At the same time, there is no denying the fact, Jon, that you are going to have the rapt attention of some 40 million Americans. Or that political satire -- done right -- can alter people's perceptions (there's a reason emperors have always banned court jesters in times of crisis). Or that a heaping dose of your perception-altering mockery would do the American body politic a load of good.

I mean, just in the week that you've put the Daily Show on hold to prep for the Oscars, we've had the president make the bold claim that America is "better prepared than woefully unprepared" for a terrorist attack or natural disaster (talk about setting the bar low), and a videotape that makes Brownie -- Brownie! -- look like a marvel of competence and efficiency compared to President Bush.

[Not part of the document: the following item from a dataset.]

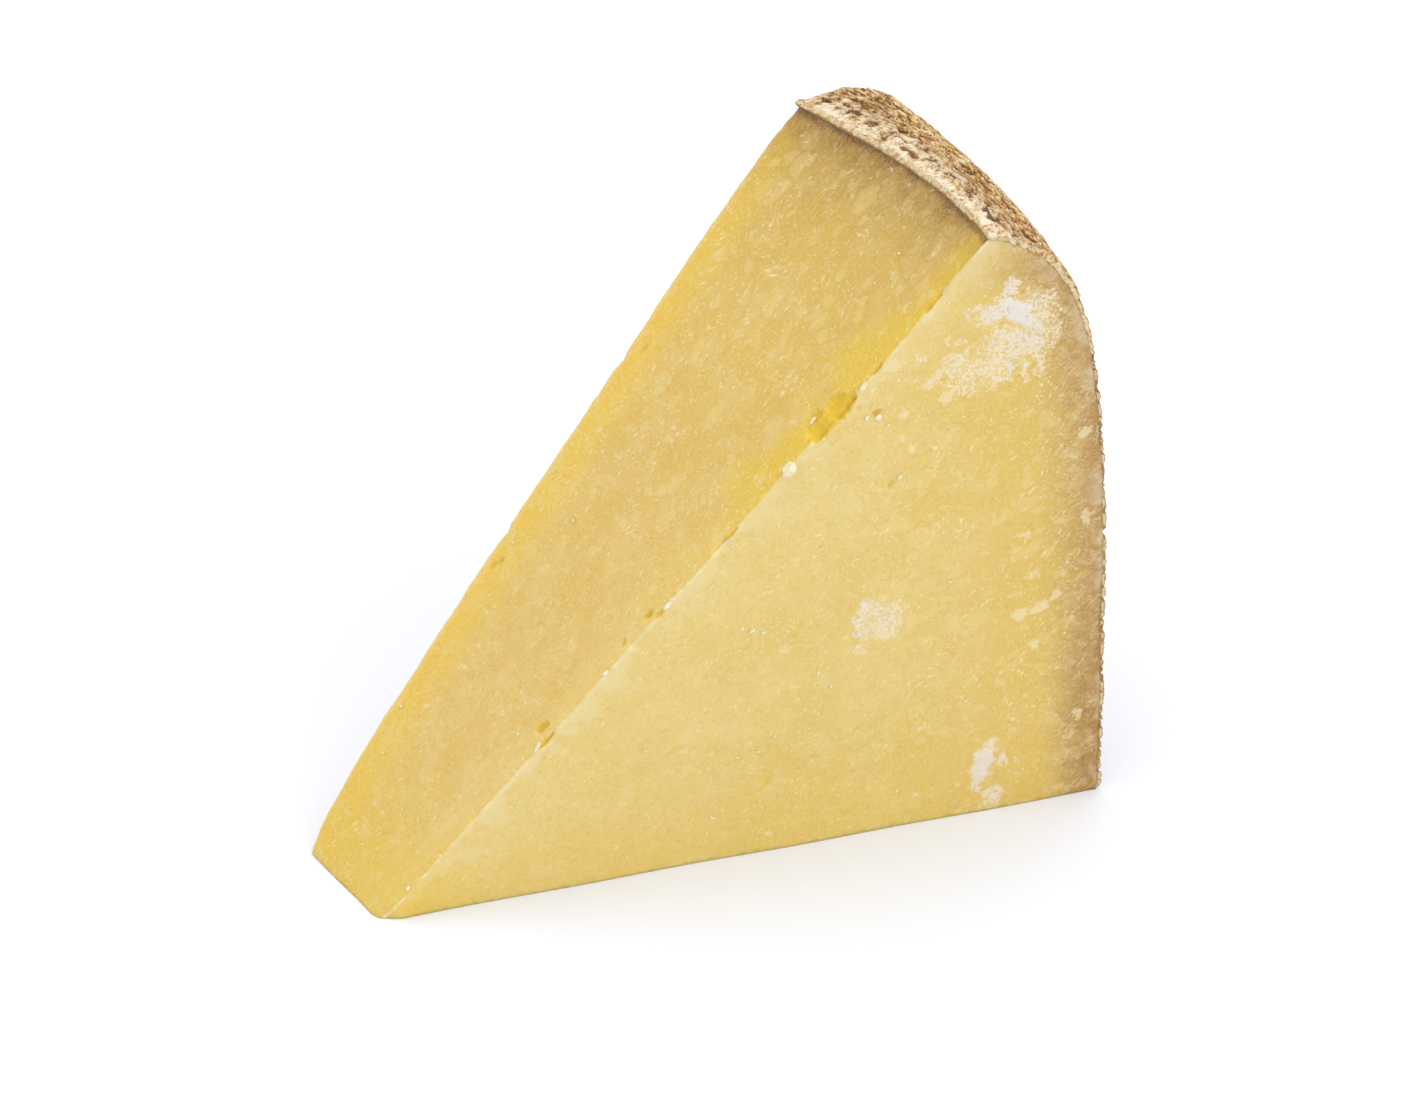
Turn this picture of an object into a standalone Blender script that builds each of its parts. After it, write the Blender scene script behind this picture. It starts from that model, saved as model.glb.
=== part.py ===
"""A wedge of firm pressed cheese, cut from a tall drum and left in one piece.

The drum is turned first: a flat top, a broad rounded shoulder and a nearly
upright wall, all with the uneven crust of a long cellar ripening.  Knife
blocks then free the wedge, as a cutter would: two upright radial cuts make
its long sides, and one slanting cut climbs from the thin tip to the drum's
top.  The level cut that it rests on is the drum sector's own flat foot.
Where the knife dragged, crumbs have torn out along the slanting cut's edges.

Frame: metres, +Z up.  The foot lies on z = 0, the thin tip points to -X, the
rind faces +X, and the origin is under the middle of the bounding box.
"""

import math

import bmesh
import bpy
from mathutils import Matrix, Vector, noise

# ---------------------------------------------------------------- sizes (m)
WHEEL_RADIUS = 0.200
WEDGE_ANGLE = math.radians(15.55)
HEIGHT = 0.1015

# The shoulder is a superellipse that leaves the wall low down and meets the
# flat top a little way in from the rim.
SHOULDER_START = 0.0196
SHOULDER_WIDTH = 0.0239
SHOULDER_POWER = 3.455

# Where the slanting cut meets the foot and the top, measured from the wheel's
# axis along each of the two radial cuts.
TIP_RADIUS_FRONT = 0.0842
TIP_RADIUS_BACK = 0.0827
TOP_RADIUS_FRONT = 0.1799
TOP_RADIUS_BACK = 0.1728

# The knife wandered: the slanting cut stays flat at the front edge and swells
# towards the back edge.
SLANT_SWELL_BACK = 0.0027
SLANT_SWELL_POWER = 0.4
SLANT_HOLLOW_FRONT = 0.0006
CUT_WAVE = 0.00022
CUT_WAVE_LENGTH = 0.034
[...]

So, Jon, if you and your team can somehow catch lightning in a bottle and find a heretofore undiscovered way to take the Oscar spotlight, make the political points that surely need making, and not have half of America reaching for its collective remote and muttering about Hollywood liberals, by all means go for it.

Otherwise, just put on the tux, be funny, charming, witty… and get the hell out of town -- and back to the Daily Show desk, where you are so desperately needed.